◆ **REQUEST**
Examine the entries and show every line in which the word "manifold" is found.

(Dataset entries)

'''

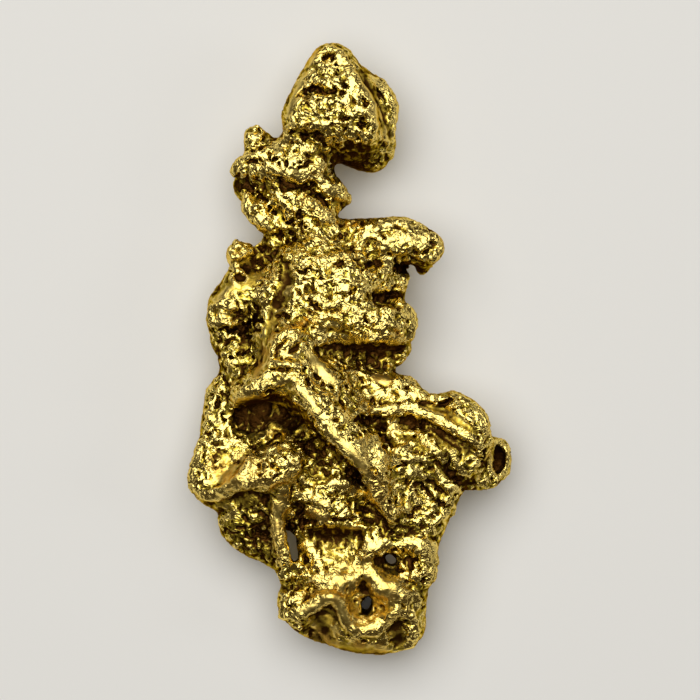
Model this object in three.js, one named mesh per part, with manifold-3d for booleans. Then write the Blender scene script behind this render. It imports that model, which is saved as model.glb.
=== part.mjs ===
// A native gold nugget, lying on its flatter back.
//
// Units are millimetres. +Z is up, away from the surface that it rests on, and +Y runs along the nugget
// towards its narrow crown. The origin is the middle of the footprint, at the height of that surface.
//
// The nugget is one lump of metal, so it is one mesh. It is modelled the way a lump is built up in clay:
// thick strands melt together, hollows are pressed in, and a few small holes are bored right through.
// Every strand and hollow is a chain of balls [x, y, z, radius], swept from one ball to the next.

import * as THREE from "three";
import { MarchingCubes } from "three/addons/objects/MarchingCubes.js";
import { mergeVertices } from "three/addons/utils/BufferGeometryUtils.js";
import Module from "manifold-3d";

const CELL = 0.51; // spacing of the grid that the surface is drawn through
const HALF_SIDE = 16.4; // half the side of the cube that holds the grid
const MID_HEIGHT = 3.4; // height of the cube's middle
const MELT = 0.45; // how far apart two strands start to melt together
const BACK_MELT = 0.9; // the same on the back, which rolled along with the gravel and is worn flatter
const PRESS = 0.3; // how softly the rim of a hollow rounds over
const SLIVER = 0.12; // least share of a cell that a surface point keeps from a grid corner
const MOST_TRIANGLES = 20000; // room in the grid's buffers

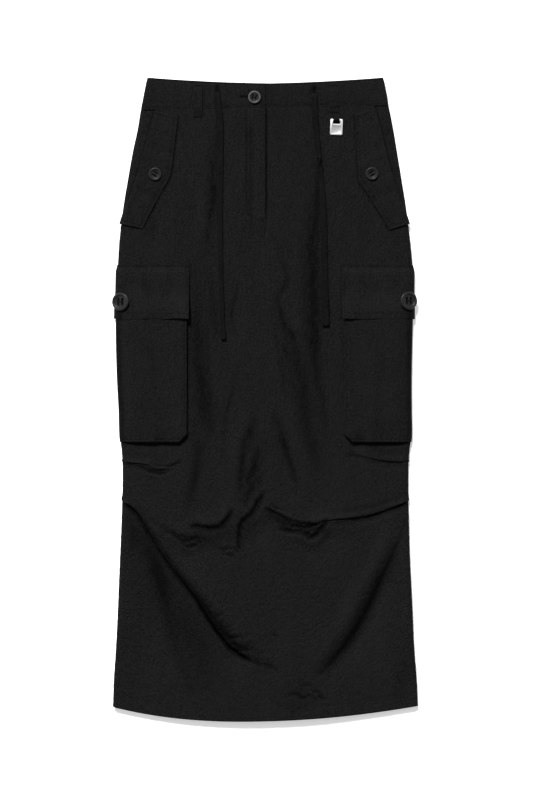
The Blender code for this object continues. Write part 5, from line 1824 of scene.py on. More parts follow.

'''

◆ **RESULT**
Model this object in three.js, one named mesh per part, with manifold-3d for booleans. Then write the Blender scene script behind this render. It imports that model, which is saved as model.glb.
import Module from "manifold-3d";